The 39th annual New York History Day competition brought more than 500 middle and high school students from all corners of the state to Cooperstown on Monday.
Working individually or in groups, the students vied for entry in the National History Day competition to be held in College Park, Maryland, in June.
The contest is split into junior and senior divisions, and the top two projects from each of five categories — papers, documentaries, performances, websites and exhibits — will proceed to the national competition, but the contest is about more than rankings and performance, according to the event’s state coordinator, John Ferguson.
Ferguson, who also serves as director of education at the Fenimore Art Museum and The Farmers’ Museum, said the event can be highly emotional for the students and their teachers.
“It’s so fun to see smart kids having a good time,” he said.
This year’s theme was “Triumph and Tragedy,” and entries ran the gamut from historical events of global significance to explorations of the students’ hometown history.
Jennifer Reiss, a sixth-grade social studies teacher at City Honors School in Buffalo, escorted 18 of her students to the competition for a fourth year.
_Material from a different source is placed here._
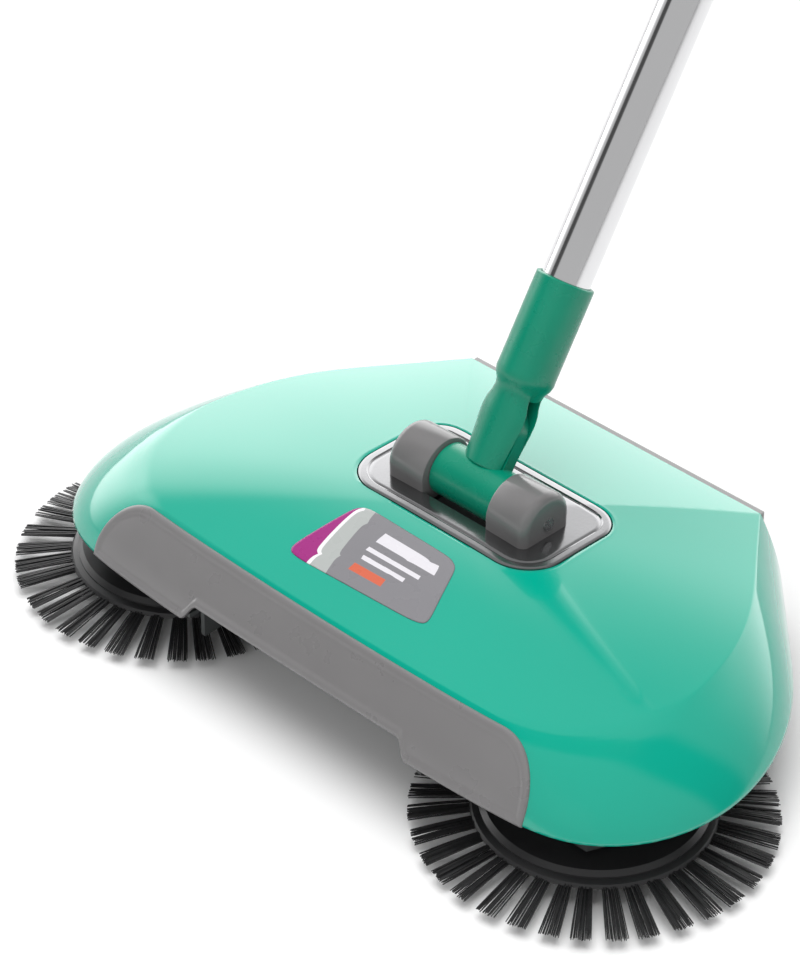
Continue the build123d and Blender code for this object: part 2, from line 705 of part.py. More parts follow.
with BuildPart() as spindle:
    with Locations((shaft_x, brush_y, brush_hub_bottom + 1.8)):
        Cylinder(spindle_radius, bridge_top + 1.5 - brush_hub_bottom - 1.8,
                 align=(Align.CENTER, Align.CENTER, Align.MIN))
        Cylinder(screw_radius, 16, mode=Mode.SUBTRACT)
keep_pair(spindle.part, "spindle")

with BuildPart() as brush_screw:
    with Locations((shaft_x, brush_y, brush_hub_bottom + 1.8)):
        Cylinder(screw_head_radius, 1.6, align=(Align.CENTER, Align.CENTER, Align.MAX))
        Cylinder(screw_radius, 7.5, align=(Align.CENTER, Align.CENTER, Align.MIN))
keep_pair(brush_screw.part, "brush_screw")

# ----------------------------------------------------------------------- the casters
with BuildPart() as caster_wheel:
    with Locations(Location((caster_spread, caster_y, caster_radius), (0, 90, 0))):
        Cylinder(caster_radius, caster_width)
        Cylinder(caster_pin_radius + running_gap, caster_width, mode=Mode.SUBTRACT)
    fillet(caster_wheel.edges().filter_by(GeomType.CIRCLE).group_by(SortBy.RADIUS)[-1], 1.0)
keep_pair(caster_wheel.part, "caster_wheel")

with BuildPart() as caster_pins:
    for side in (-1, 1):
        with Locations(Location((side * caster_spread, caster_y, caster_radius), (0, 90, 0))):
            Cylinder(caster_pin_radius, caster_width + 2 * slide_gap + 4.8)
keep(caster_pins.part, "caster_pins")

# --------------------------------------------------------------------- the dust tray
tray_front = bay_front + slide_gap
tray_back = back_y + rim_depth
with BuildPart() as dust_tray:
    with Locations((0, tray_front, tray_floor)):
        Box(2 * tray_half, back_y - tray_front, tray_height - tray_floor,
            align=(Align.CENTER, Align.MIN, Align.MIN))
    with Locations((0, tray_front + tray_wall, tray_floor + tray_wall)):
        Box(2 * (tray_half - tray_wall), back_y - tray_front - 2 * tray_wall, tray_height,
            align=(Align.CENTER, Align.MIN, Align.MIN), mode=Mode.SUBTRACT)
    with Locations((0, tray_front, roller_z + 6)):
        Box(2 * (tray_half - tray_wall), 2 * tray_wall, 40,
            align=(Align.CENTER, Align.CENTER, Align.MIN), mode=Mode.SUBTRACT)
    with Locations((0, tray_front, tray_height - 2)):
        Box(2 * (bay_half - slide_gap), back_y - tray_front, 2,
            align=(Align.CENTER, Align.MIN, Align.MIN))
    with Locations((0, tray_front - 1, tray_height - 3)):
        Box(2 * (tray_half - tray_wall), back_y - tray_front - tray_wall + 1, 5,
            align=(Align.CENTER, Align.MIN, Align.MIN), mode=Mode.SUBTRACT)
    with Locations((0, back_y - tray_wall, tray_floor)):
        Box(2 * bay_half, rim_depth + tray_wall, rim_height - tray_floor,
            align=(Align.CENTER, Align.MIN, Align.MIN))
keep(dust_tray.part, "dust_tray")

# ------------------------------------------------------------------------ the handle
UP = Vector(0, sin(radians(lean)), cos(radians(lean)))
HINGE = Vector(0, hinge_y, hinge_height)


def along(distance):
    """Plane across the handle at a distance from its hinge, X across the head."""
    return Plane(origin=HINGE + UP * distance, x_dir=(1, 0, 0), z_dir=UP)


def across(distance):
    """Plane square to the tilt pin, at a distance along the pin from the handle's axis."""
    pin = Vector(0, cos(radians(lean)), -sin(radians(lean)))
    return Plane(origin=HINGE + pin * distance, x_dir=(1, 0, 0), z_dir=pin)


with BuildPart() as trunnion:
    with Locations(Location((0, hinge_y, hinge_height), (0, 90, 0))):
        Cylinder(barrel_radius, 2 * (ear_inner - slide_gap))
    with BuildSketch(across(-lug_half)):
        with Locations((0, -tilt_height)):
            Circle(cheek_half - 2)
        with Locations((0, -tilt_height / 2)):
            Rectangle(2 * (cheek_half - 2), tilt_height)
    extrude(amount=2 * lug_half)
    with Locations(Location((0, hinge_y, hinge_height), (0, 90, 0))):
        Cylinder(hinge_pin_radius + running_gap, 60, mode=Mode.SUBTRACT)
    with BuildSketch(across(-20)):
        with Locations((0, -tilt_height)):
            Circle(tilt_pin_radius)
    extrude(amount=40, mode=Mode.SUBTRACT)
keep(trunnion.part, "trunnion")

cheek_inner = lug_half + slide_gap
cheek_outer = cheek_inner + cheek_thickness
cheek_low = barrel_radius + 3.0
with BuildPart() as handle_socket:
    with BuildSketch(along(socket_start)):
        Circle(socket_radius)
    extrude(amount=socket_end - socket_start)
    fillet(handle_socket.edges().filter_by(GeomType.CIRCLE).sort_by(Axis.Z)[0], 2.5)
    for side in (-1, 1):
        near = cheek_inner if side > 0 else -cheek_outer
        with BuildSketch(across(near)) as cheek:
            with Locations((0, -(cheek_low + socket_start + 1) / 2)):
                Rectangle(2 * cheek_half, socket_start + 1 - cheek_low)
            fillet(cheek.vertices().group_by(Axis.Z)[0], 9.0)
        extrude(amount=cheek_thickness)
    with BuildSketch(along(cheek_half + tilt_height)):
        Rectangle(2 * cheek_half, 2 * cheek_outer)
    extrude(amount=socket_start - cheek_half - tilt_height + 3)
    with BuildSketch(across(-cheek_outer - 1)):
        with Locations((0, -tilt_height)):
            Circle(tilt_pin_radius + running_gap)
    extrude(amount=2 * cheek_outer + 2, mode=Mode.SUBTRACT)
    with BuildSketch(along(socket_end - tube_depth)):
        Circle(tube_radius)
    extrude(amount=tube_depth, mode=Mode.SUBTRACT)
keep(handle_socket.part, "handle_socket")

with BuildPart() as tilt_pin:
    with BuildSketch(across(-cheek_outer)):
        with Locations((0, -tilt_height)):
            Circle(tilt_pin_radius)
    extrude(amount=2 * cheek_outer)
keep(tilt_pin.part, "tilt_pin")


def tube(start, end):
    """A length of handle tube."""
    with BuildPart() as piece:
        with BuildSketch(along(start)):
            Circle(tube_radius)
            Circle(tube_radius - tube_wall, mode=Mode.SUBTRACT)
        extrude(amount=end - start)
    return piece.part


def coupler(middle):
    """A collar between two tubes, with a plug into each."""
    with BuildPart() as piece:
        with BuildSketch(along(middle - collar_length / 2 - plug_length)):
            Circle(tube_radius - tube_wall - running_gap)
            Circle(tube_radius - tube_wall - 2.0, mode=Mode.SUBTRACT)
        extrude(amount=collar_length + 2 * plug_length)
        with BuildSketch(along(middle - collar_length / 2)):
            Circle(collar_radius)
            Circle(tube_radius - tube_wall - 2.0, mode=Mode.SUBTRACT)
        extrude(amount=collar_length)
    return piece.part


first_end = socket_end + section_length
second_end = first_end + collar_length + section_length
third_end = second_end + collar_length + section_length
keep(tube(socket_end - tube_depth, first_end), "lower_tube")
keep(coupler(first_end + collar_length / 2), "lower_coupler")
keep(tube(first_end + collar_length, second_end), "middle_tube")
keep(coupler(second_end + collar_length / 2), "upper_coupler")
keep(tube(second_end + collar_length, third_end), "upper_tube")

grip_start = third_end - grip_cover
grip_end = grip_start + grip_length
with BuildPart() as grip:
    with BuildSketch(along(grip_start)):
        Circle(grip_radius)
    extrude(amount=grip_length)
    with BuildSketch(along(grip_start)):
        Circle(tube_radius)
    extrude(amount=grip_cover, mode=Mode.SUBTRACT)
    with BuildSketch(along(grip_start)):
        Circle(grip_bore)
    extrude(amount=grip_length, mode=Mode.SUBTRACT)
    fillet(grip.edges().filter_by(GeomType.CIRCLE).group_by(SortBy.RADIUS)[-1], 2.0)
keep(grip.part, "grip")

with BuildPart() as end_cap:
    with BuildSketch(along(grip_end - 12)):
        Circle(grip_bore)
    extrude(amount=12)
    with BuildSketch(along(grip_end)):
        Circle(grip_radius - 2)
    extrude(amount=4)
    with BuildSketch(Plane(origin=HINGE + UP * grip_end, x_dir=(0, UP.Y, UP.Z),
                           z_dir=(1, 0, 0))):
        with Locations((cap_length - eye_outer, 0)):
            Circle(eye_outer)
        with Locations(((cap_length - eye_outer) / 2, 0)):
            Rectangle(cap_length - eye_outer, 2 * eye_outer)
        with Locations((cap_length - eye_outer, 0)):
            Circle(eye_radius, mode=Mode.SUBTRACT)
    extrude(amount=eye_thickness / 2, both=True)
keep(end_cap.part, "end_cap")
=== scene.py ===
"""Looks of the floor sweeper: moulded head, side brushes, roller, tray and handle.

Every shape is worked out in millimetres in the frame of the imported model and
goes into its mesh in metres.
"""
import json
import math

import bmesh
import bpy
import numpy as np
from mathutils import Matrix, Vector


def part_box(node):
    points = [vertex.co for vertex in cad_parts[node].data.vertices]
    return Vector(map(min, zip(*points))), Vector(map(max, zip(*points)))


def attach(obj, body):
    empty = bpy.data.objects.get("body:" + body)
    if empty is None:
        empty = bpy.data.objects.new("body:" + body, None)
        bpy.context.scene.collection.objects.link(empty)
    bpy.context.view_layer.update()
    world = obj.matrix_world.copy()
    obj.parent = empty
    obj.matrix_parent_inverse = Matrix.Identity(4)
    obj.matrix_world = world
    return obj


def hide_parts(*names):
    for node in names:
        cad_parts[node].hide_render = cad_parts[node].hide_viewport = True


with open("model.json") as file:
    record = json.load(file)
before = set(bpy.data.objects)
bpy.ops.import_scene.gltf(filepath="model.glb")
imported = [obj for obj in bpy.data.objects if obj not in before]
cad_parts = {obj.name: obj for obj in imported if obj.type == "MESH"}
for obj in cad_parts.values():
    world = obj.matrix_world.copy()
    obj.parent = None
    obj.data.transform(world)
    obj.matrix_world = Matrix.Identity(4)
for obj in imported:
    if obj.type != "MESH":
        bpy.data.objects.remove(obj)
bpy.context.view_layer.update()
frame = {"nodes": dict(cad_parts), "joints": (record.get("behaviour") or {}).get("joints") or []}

bl_info = {
    "name": "Floor sweeper looks",
    "version": (1, 0, 0),
    "blender": (4, 5, 0),
    "location": "3D View > Sidebar > Sweeper",
    "description": "Builds the visible shells, brushes and handle of a floor sweeper",
    "category": "Object",
}

MM = 0.001


# --------------------------------------------------------------- places from the frame
def box_mm(node):
    """Lowest and highest corner of a CAD node, in millimetres."""
    low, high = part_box(node)
    return np.array(low) / MM, np.array(high) / MM


def joint_place(name):
    """A joint's position in millimetres."""
    joint = next(j for j in frame["joints"] if j["name"] == name)
    return np.array(joint["pos_m"]) / MM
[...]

“It’s a great program. It’s one of the best things I do as a teacher,” she said. “To have that avenue for students to be recognized, not just for sports, I think that’s so important.”
Sixth-graders Charlotte Colder, Poppy Marrano, Lucy Rados and Tahsina Tazrin collaborated to build a website titled “An Arc of Hatred,” detailing the end and aftermath of the Holocaust.
“Obviously the Holocaust is a fascinating topic, and most people think of it as just a tragedy, but we wanted to bring out the triumph in it,” Charlotte said.
“There was a lot of tragedy with people being persecuted in concentration camps and the Final Solution,” Lucy said. “Then it became a triumph — which made the high part of the arc — when the camps were liberated and Israel was formed.”
The arc hasn’t ended, Poppy said. The rise of neo-Nazism represents a return to tragedy.
“We knew it was happening, with the synagogue bombings and shootings at places of worship, but it was a lot bigger of a scale and there was a lot more to know about it than I had expected,” Lucy said. “It’s worse than you’d think.”
“It’s getting worse and worse,” Charlotte said. “In our current situation with our president, I feel like these ideas are more likely to come out and they’re being fed.”
“There’s also more people now who are willing to help neo-Nazis,” Tahsina said. “Neo-Nazi leaders are doing a lot more than they used to. Now there are worldwide meetings — they’re on every continent except for Australia and Antarctica. It’s really widespread.”
For Reiss, watching her students demonstrate a keen awareness of current events and act on interests outside the walls of the classroom was exhilarating.
“The students get to pick what they want, instead of everybody doing a biography project on Abraham Lincoln,” she said. “I think that’s why we get such excellent projects, because they get to choose not only the topic, but out of the five categories. They can present it in whatever way makes sense to them.”
Sixth-graders Emily Botticelli and Charlotte Lester presented their research on the Pan-American Exposition, a World’s Fair held in Buffalo from May to November 1901 that showcased new technology like Nikola Tesla’s alternating current power transmission system.
“Even with exceptional attractions and joy in the air, the result of the fair was quite tragic,” their thesis read.
The exposition was the notorious site of the assassination of President William McKinley, who was shot by Polish-American anarchist Leon Czolgosz during a Sept. 6 public appearance at the Temple of Music. McKinley died eight days later when his wounds turned gangrenous.
“After McKinley’s death, Theodore Roosevelt became president and made a triumphant impact on America,” the thesis continued.
Researching the topic took more than six months, Emily said. The pair visited local museums on the weekend and worked on the display every day after school.
“It was really surprising to know that so many great things happened in our city,” Charlotte said. “Before our research, I didn’t really know that much about the topic, so it was surprising to learn all of this new information.”
The pair selected the topic after learning about the exposition at their elementary school, Public School 64 Frederick Law Olmstead, which was built on the former grounds of the exposition, Emily said.
Centered at the top of the students’ gilded display, decorated with strings of copper wire and working light bulbs, is an excerpt from McKinley’s final address, delivered just one day before he was shot:
“These buildings will disappear, this creation of art and beauty and industry will perish from sight, but their influence will remain to ‘make it live beyond its short living, with praises and Thanksgiving.’ Who can tell the new thoughts that have been awakened, the ambitions fired, and the high achievements that will be wrought through this exposition?”